By creating a diversity programme, your business automatically gets a competitive edge. If you ever want to expand internationally, you’ll need a culturally diverse and culturally intelligent staff.

What a Cultural Intelligence Programme Looks Like

With a cultural intelligence programme, your employees gain cultural diversity, allowing businesses to enter international markets. Cultural intelligence programmes also:

  • Removes barriers that may prevent others from working with each other. 
  • Removes xenophobic attitudes that accentuate prejudice.
  • Removes narrow-minded thinking that stalls creativity and growth.

To develop a programme that works, employers should start with a culture assessment that looks at how others view cultural diversity in the workplace. Then, create a programme that tackles:

  • What cultural intelligence looks like in the workplace.
  • How cultural intelligence gives you a competitive advantage.
  • Cross-cultural communication skills that enhance employee engagement.
  • Intercultural skills that improve customer relationships.
  • How to market and present your business as an international brand.

Any great cultural intelligence programme will combine cognitive skills, physical cues, and emotional understanding. Your workplace needs to be able to practice active listening, empathy, and patience with topics, people, or cultures they don’t understand.

At the same time, your employees need to look at these moments as growth opportunities. As long as your staff tries to understand each other, acceptance is just around the corner.

little Things That build Cultural Intelligence in the Workplace

While a cultural diversity programme can go a long way in developing cultural intelligence, there are little things you can do that can help all of your employees feel more comfortable.

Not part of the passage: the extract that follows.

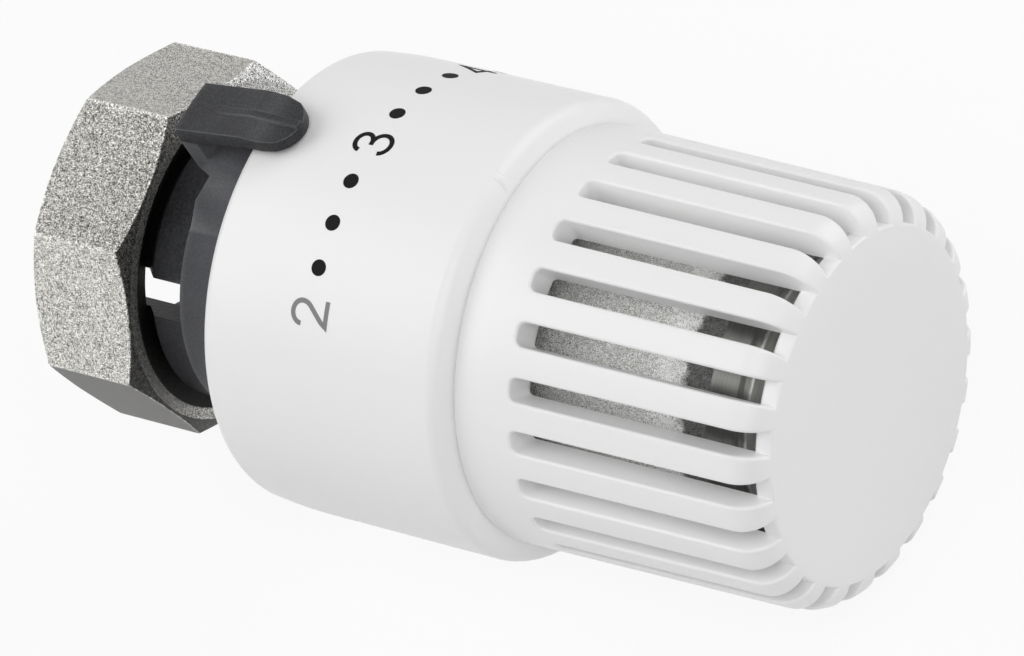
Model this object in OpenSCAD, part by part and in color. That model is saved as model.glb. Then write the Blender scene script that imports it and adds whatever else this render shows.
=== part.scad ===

Celebrate Different Holidays or Celebrations

Is your workplace truly culturally intelligent if it doesn’t bring different cultures into the workplace? While many Christian/Catholic prominent countries celebrate Christmas, December is filled with other holidays, such as Hanukkah, Kwanzaa, and Omisoka (Japanese New Year).

Festivals like Eid, Vesak (Buddha’s Birthday), and Diwali are likely observed by many of your staff members too. By celebrating these festivals, along with their meals, dances, music, and other traditions, you can help your staff learn and share different cultures with one another.

Create a Common Ground in the Workplace

Some cultures are different from yours, but most humans share some basic traits. It’s common for other cultures to share similar cultural practices, but you’ll never find out unless you ask. By finding common ground, you can help eliminate barriers and communicate better.

Be Aware of How You Speak

If you or one of your employees is not aware of how to ask questions about someone’s culture out of fear of coming off as disrespectful, consider why that may be. Is your question too personal? In that case, don’t ask. If it’s a general question, ask it out loud to yourself to see how it sounds.

Your employees will be happy to talk to you about their culture if you don’t come from an accusatory place. For example, asking why a certain community celebrates their festival shows curiosity, while asking why they don’t celebrate your important festival may come off as otherizing. 

Avoid Stereotyping

Profiling a person based on their looks isn’t fair, nor is it a way to cultivate a long-lasting relationship with your employees. Judge a person based on their own merits. If you see others stereotyping your employees, make it clear that this behaviour isn’t appropriate.

Keep Learning, Researching, and Growing

Learning a new skill, whether it’s enhancing your emotional intelligence or stress management, requires a lot of preparation and research. Acknowledging that you barely know anything about a person’s culture is a great starting point, because then you can start the growth process.

Start learning about a new culture by searching the web and try to absorb everything you can. If you begin a conversation with an employee, perhaps with some knowledge under your belt, you’ll help them feel more comfortable and appreciated. They’re also more likely to answer your questions.

Conclusion

The path of cultural intelligence starts with ignorance. Instead of seeing a lack of knowledge as a bad thing, take it as a cue to begin your journey. Without acknowledging that you have more to learn, it will be difficult for you and your employees to fill in the gaps.

Doing the work to remove cultural prejudice isn’t just important – it’s necessary. In today’s global work environment, it helps you become a better human being and a business owner. Cultural intelligence helps you communicate and connect with people of different backgrounds, cultures, and races – which is essential in our inter-connected world.